Profile likelihood is what dadi and moments offer as an approximation to posterior uncertainty. For a single parameter \(\Theta_i\), the profile likelihood is:

\[\ell_{\text{profile}}(\Theta_i) = \max_{\Theta_{-i}} \ell(\Theta_i, \Theta_{-i})\]

where \(\Theta_{-i}\) denotes all parameters except \(\Theta_i\). A 95% confidence interval is constructed by finding the values of \(\Theta_i\) where the profile likelihood drops by \(\chi^2_{1,0.95}/2 = 1.92\) from the maximum.

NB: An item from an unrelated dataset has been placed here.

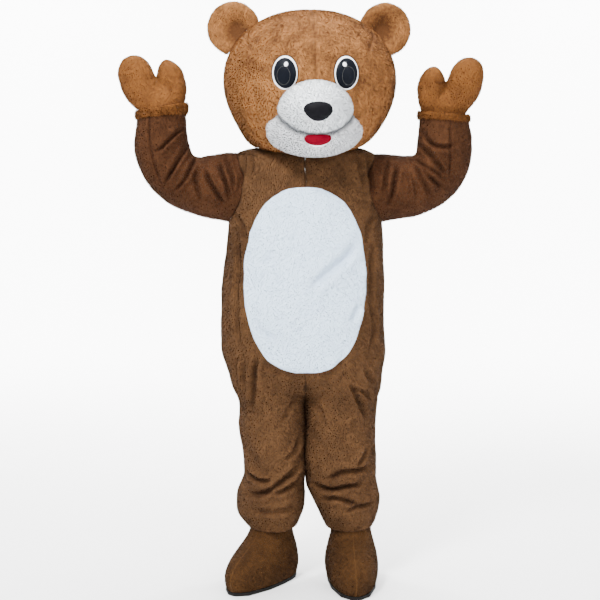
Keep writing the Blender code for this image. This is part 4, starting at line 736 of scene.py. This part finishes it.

Profile likelihood vs. full posterior

Property	Profile likelihood (dadi/moments)	Full posterior (Balance Wheel)
What it estimates	Confidence interval (frequentist)	Credible interval (Bayesian)
Captures correlations	No (marginalizes by maximization)	Yes (joint posterior)
Model comparison	AIC (point estimate)	Marginal likelihood (integrated)
Computational cost	Moderate (grid search per parameter)	Low with Balance Wheel (~20 s)
Handles multimodality	Poorly (finds local maximum)	Yes (HMC explores modes)
Prior information	Not incorporated	Naturally incorporated

The full posterior is strictly more informative than the profile likelihood. It provides everything the profile likelihood provides (marginal intervals) plus joint distributions, correlations, predictive checks, and marginal likelihoods. The only reason it was not used before is computational cost – and Balance Wheel removes that barrier.

When profile likelihood is sufficient

For well-identified models with approximately Gaussian posteriors (e.g., a two-population split-time model with large sample sizes), the profile likelihood and the posterior credible interval will agree closely. In this regime, the extra cost of HMC sampling may not be justified. Use Balance Wheel’s full posterior when (1) parameters are correlated, (2) the posterior is multimodal or skewed, (3) you need model comparison, or (4) you want posterior predictive checks. Use profile likelihood (via moments directly) when the model is simple and you trust the Gaussian approximation.